I usually find that people who are criticizing don't know the whole story behind a certain action or process.  Have you ever taken someone to task for not completing a job or a task only to find out that something completely out of that person's control had happened, not allowing them to finish the job?  I've criticized my step-kids for treating certain people in ways that seemed poor to me, only to find out that there's much more to the relationships than the little bit that I saw.

If I'm being criticized constructively, I should be thankful that someone is taking the time to teach me, even if they may not do it in the most diplomatic ways possible.  The way I react to the criticism will determine how I feel about myself and how I relate to others who are with me, and it's important that I separate the criticism from myself, personally.

But what about the people who constantly criticize others, almost mercilessly?  In their cases, the criticism that they're dishing out is the obstacle to their full lives, as people learn very quickly to avoid them at all costs if they don't want to be criticized.  These people often don't understand why others don't want to be around them, even as they continue to criticize almost everything that they see.  I don't want to spend time with anyone who's going to belittle me and all that I do, so I'll stay away from them as much as I can.

These people also are teaching themselves never to be satisfied.  I've known quite a few people like this, too, who seem simply unable to let something be, just as it is.  It's either too cold, too hot, too blue, too short, too new or too old.  There always has to be something wrong, and they always have to point it out.  Can you imagine how sad life would be if you were never able to look at something beautiful, accept it for exactly what it is, and enjoy it?
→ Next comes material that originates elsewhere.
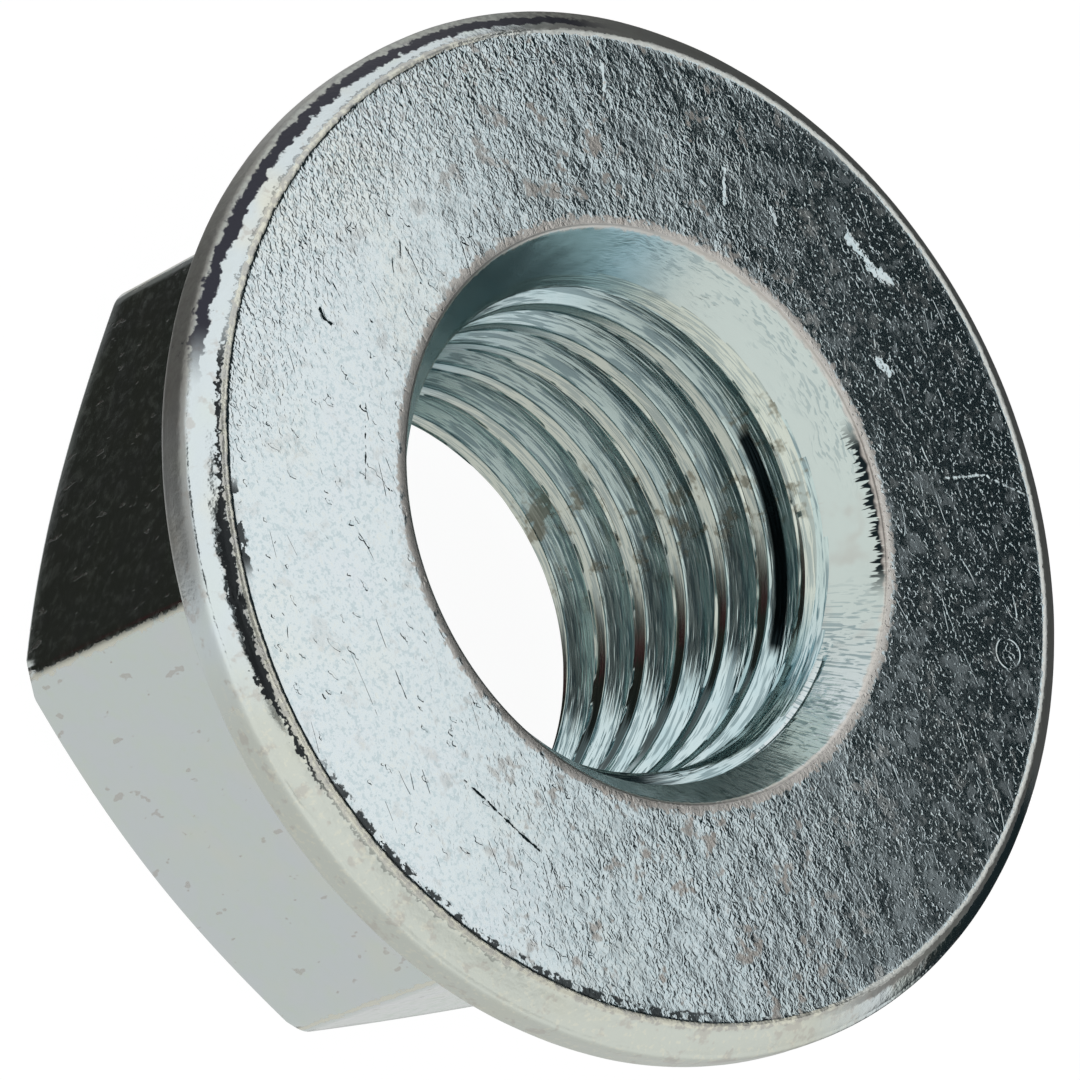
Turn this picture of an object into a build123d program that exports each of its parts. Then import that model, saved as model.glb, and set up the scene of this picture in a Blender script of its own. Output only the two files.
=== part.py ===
from build123d import *
from build123d.topology import SkipClean
from math import ceil, radians, tan
import os

# Hexagon nut with a plain round flange and a metric fine thread, M12 x 1.5, in one piece.
# Millimetres. The origin is the centre of the hexagon's end face, the thread's axis is Z, and
# the bearing face of the flange is at z = height. Two corners of the hexagon lie on the X axis.

# Hexagon, with a 30 degree chamfer round its end
height = 10.95
across_flats = 16.9
corner_radius = 0.6
end_land_diameter = 16.1
end_chamfer_angle = 30

# Flange: a bevelled rim with a rounded corner, and a back that slopes down to the hexagon
flange_diameter = 23.0
rim_bevel_width = 0.7
rim_bevel_height = 0.6
rim_band_height = 0.78
rim_corner_radius = 0.2
flange_back_angle = 20
neck_bevel = 0.3

# Thread: the crest is what the drill left, a little wider than the basic profile has it
thread_diameter = 12.0
thread_pitch = 1.5
thread_angle = 60
drill_allowance = 0.174
thread_start_angle = -47.6

# Countersinks at the two mouths of the thread, each wider than the thread by a clearance
bearing_mouth_clearance = 0.65
bearing_mouth_angle = 68
end_mouth_clearance = 0.1
end_mouth_angle = 120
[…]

So criticism can hurt both the receiver and the sender, keeping both from living life as fully as they possibly can.  At least the receiver has the option of taking the criticism in a healthy way and not lose his or her peace of mind over it.  If one is a constant sender of criticism, though, it's very possible that the person doesn't even recognize the way that he or she is sabotaging his or her ability to be accepting of life and the other human beings with whom we all share this planet.

  

  

How much easier it is to be critical than to be correct.

Benjamin Disraeli

  

  
 Any fool can criticize,
condemn, and complain--
and most fools do.

Dale Carnegie

  

To avoid criticism do nothing, say nothing, be nothing.

Elbert Hubbard

  

Do what you feel in your heart to be right--
for you'll be criticized anyway. You'll be damned
if you do, and damned if you don't.

Eleanor Roosevelt

  
When we criticize another person, it says nothing about that
person; it merely says something about our own need to be critical.

Richard Carlson

  

People can be divided into two classes:  those who go
ahead and do something, and those who sit still and inquire,
"Why wasn't it done the other way?"

Oliver Wendell Holmes

  

All of us could take a lesson from the weather. It pays no attention to criticism.

Unattributed

  
 
The Sufi poet Rumi wrote, "Your criticism polishes my mirror."  If you
understand who you are and respect yourself, you will not see criticism
as a problem but as an opportunity to become a better person.  When you
feel inadequate or imperfect, the criticism is threatening and makes you
feel that you have to defend yourself.  When you are secure--not perfect,
but secure--you can listen to the criticism and consider its value.  You can
say, "I'm sorry." And "thank you for polishing my mirror," and when it is
appropriate you can learn from the criticism and improve your behavior.
I say when it is appropriate because there are some people who love
to find fault in others.  That is their problem.

Bernie Siegel

   

There is nothing as easy as denouncing.  It don't take much to see that
something is wrong, but it takes some eyesight to see what will bring it right again.